Members of the pro-military party that is expected to win the elections, the Union Solidarity and Development Party, have traveled to China five times since 2021 for meetings with Communist Party officials.

“They explained how they systematically built that one-party system, enabling them to govern the country without rivals,” said Thaung Shwe, the director-general of the Myanmar party. “They also discussed how to achieve desired outcomes in elections and how to manage the process to ensure a favorable result.

“They shared ideas on how a democratic system can still function under centralized control.”

While Myanmar’s military will still control the levers of power, the elections could lead to a return to a nominally civilian government or a shake-up among the military elites. It is uncertain what role the junta chief, Senior Gen. Min Aung Hlaing, will play after the elections.

“Even if those who form the next government are the same individuals from the current military government, the system they operate in will change,” said Thet Thet Khine, founder of the People’s Pioneer Party, which comprises former military officials and businesspeople. “That means there will be a shift toward a more democratic path.”

China, she said, is helping Myanmar “move one step closer toward the democracy that our people desire.”

Peng Nian, director of the Hong Kong Research Center for Asian Studies, compared this election to the 2010 poll, which was seen as a facade to cement military rule but eventually paved the way for the West to engage with Thein Sein, a former general who enacted reforms.

“Regardless of what the West thinks, it is at least a democratization process,” Peng said.

Ultimately, the veneer of legitimacy that China provides in this election could help the Myanmar junta entrench its power and further the military’s idea of a so-called “disciplined democracy.”

“The last thing China wants is for there to be a full-scale revolution that advances systemic change and pushes the Myanmar military out,” said Jason Tower, the former country director for Myanmar at the United States Institute of Peace, a nonpartisan research organization.

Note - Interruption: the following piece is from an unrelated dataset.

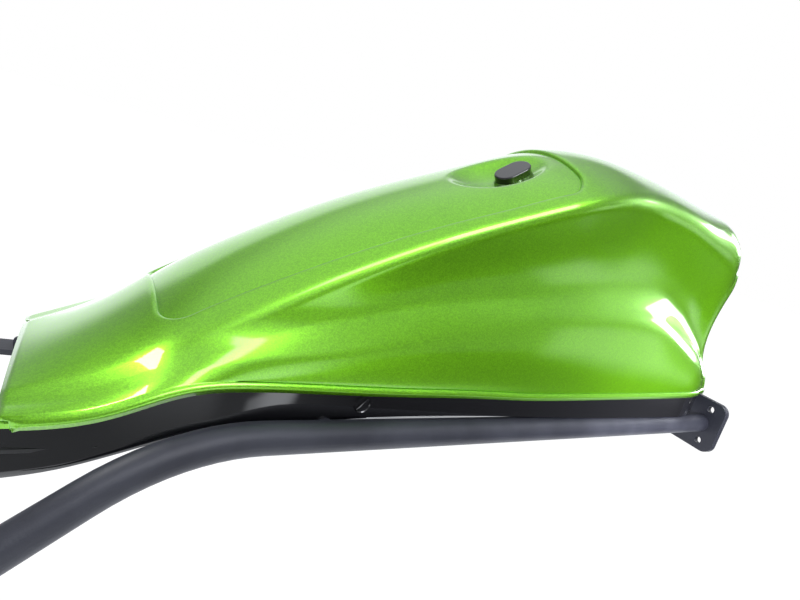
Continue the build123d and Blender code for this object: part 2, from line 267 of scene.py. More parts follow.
def steelMaterial(name):
    look = steelLook
    colour, rough = look["finishes"][name]
    made, shader, at = newMaterial(name, look["fixed"])
    stretched = at.node("ShaderNodeMapping", {}, {"Vector": at, "Scale": look["stretch"]})
    scratch = stretched.noise(*look["scratch"])
    pale = at.noise(*look["cloud"]).smooth(*look["paleFrom"])
    dark = tuple(look["darkShare"] * c for c in colour)
    feed(shader, Base_Color=pale.mix((*dark, 1), (*colour, 1)))
    feed(shader, Roughness=rough + scratch * look["roughChange"])
    feed(shader, Normal=bump(scratch, *look["bump"]))
    return made


looks = {
    "paint": paintMaterial(),
    "skirt": glossBlackMaterial(),
    "frame": powderMaterial(),
    "black_plastic": plasticMaterial(),
    "seal": rubberMaterial(),
    "steel": steelMaterial("zincSteel"),
    "lock_body": steelMaterial("platedLock"),
}
for entry in frame["record"]["subparts"]:
    node = frame["nodes"][entry["node"]]
    node.data.materials.clear()
    node.data.materials.append(looks[entry["material_slot"]])
print("materials made:", len(looks))


# outer skin of the cover: upright sections, millimetres, X forwards from the head plate
cover = {
    # crease, ridge and lip run along the side. Hollow and belly are how far the faces between them
    # curve in and out, the rounds are cut back from each edge, and turn is the share of the way down
    # from the crease at which the hollow bends most
    "columns": ("x", "crownZ", "creaseY", "creaseZ", "ridgeY", "ridgeZ", "lipY", "lipZ", "hollow",
                "belly", "creaseRound", "ridgeRound", "turn"),
    "sections": [
        (-734, -3.0, 55.0, -5.0, 68.0, -8.0, 80.0, -14.0, 0.3, 0.2, 2.0, 2.0, 0.50),
        (-684, 35.0, 66.5, 21.0, 84.0, 13.0, 99.0, 5.0, 1.0, 0.5, 4.0, 6.0, 0.50),
        (-646, 72.0, 72.5, 47.5, 87.5, 34.0, 98.5, 21.5, 1.0, 0.5, 5.0, 5.0, 0.50),
        (-603, 106.0, 76.5, 74.5, 87.5, 52.0, 95.0, 27.0, 1.5, 1.5, 6.0, 7.0, 0.50),
        (-547, 143.5, 79.0, 109.0, 85.0, 67.0, 91.5, 27.5, 3.0, 3.0, 6.5, 14.0, 0.52),
        (-487, 177.5, 81.0, 144.0, 82.5, 85.0, 88.0, 28.0, 6.0, 4.0, 7.0, 15.0, 0.56),
        (-424, 209.5, 83.5, 176.0, 80.0, 98.0, 84.5, 29.5, 10.0, 5.0, 7.0, 13.0, 0.60),
        (-360, 239.0, 86.0, 205.0, 77.0, 107.5, 81.0, 30.0, 15.0, 5.0, 8.0, 10.0, 0.64),
        (-266, 250.5, 66.0, 223.5, 66.5, 114.0, 74.0, 33.0, 18.0, 3.5, 11.0, 9.0, 0.66),
        (-172, 246.0, 54.0, 218.0, 55.0, 111.5, 64.5, 35.5, 23.0, 3.5, 13.0, 10.0, 0.68),
        (-103, 241.0, 44.0, 205.0, 45.0, 93.5, 57.0, 37.5, 27.0, 3.5, 14.0, 12.0, 0.70),
        (-62, 228.0, 35.0, 192.0, 37.5, 78.0, 50.0, 39.0, 22.0, 3.0, 14.0, 12.0, 0.70),
        (-40, 203.0, 25.0, 176.0, 28.5, 68.5, 42.0, 40.0, 10.0, 2.5, 12.0, 10.0, 0.70),
    ],
    "rows": 160,
    "crownSteps": 30,
    "creaseSteps": 10,
    "hollowSteps": 16,
    "ridgeSteps": 6,
    "bellySteps": 10,
    "noseSteps": 6,
    "noseRound": 12.0,
    "ringSteps": 6,
    "holeRows": (-672.0, -346.0),
    "wall": 2.5,
    "hollowPull": 1.9,
    "bellyLift": 0.3,
    "bellyRoundShare": 0.9,
    "lipOut": 2.2,
    "lipHigh": 4.0,
    "footUp": 1.5,
    # the lip's rounded edge, outwards and up: from its top corner, then from its low corner
    "lipTop": [(-1.4, 0.5), (-0.5, 0.1), (0.0, -0.7)],
    "lipLow": [(0.0, 0.7), (-0.25, 0.2), (-0.8, 0.0), (-3.0, 0.0)],
}
fine = 200  # points that a curve is worked out with before it is divided evenly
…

But despite the apparent bonhomie, the Myanmar generals remain suspicious of China. They dislike China’s role in funding the rebel armies in Myanmar’s borderlands and are wary of overreliance on its giant neighbor. The country that Min Aung Hlaing has visited the most is not China but Russia.

China has also signaled its displeasure with the general, given the instability on the border, the junta’s failure to shut down the scam centers that have ensnared thousands of Chinese victims, and an attack on the Chinese consulate in Mandalay last year.

Analysts say these factors provide an opening for the West to engage with Myanmar, where many want to balance relations between the world’s two major superpowers.

“The international community needs to do something differently in Myanmar,” said Morgan Michaels, a research fellow for Southeast Asian security at the International Institute for Strategic Studies, a think tank. “But if they keep waiting and doing nothing, then the country is going to continue to fragment and be pulled closer and closer into China’s orbit.”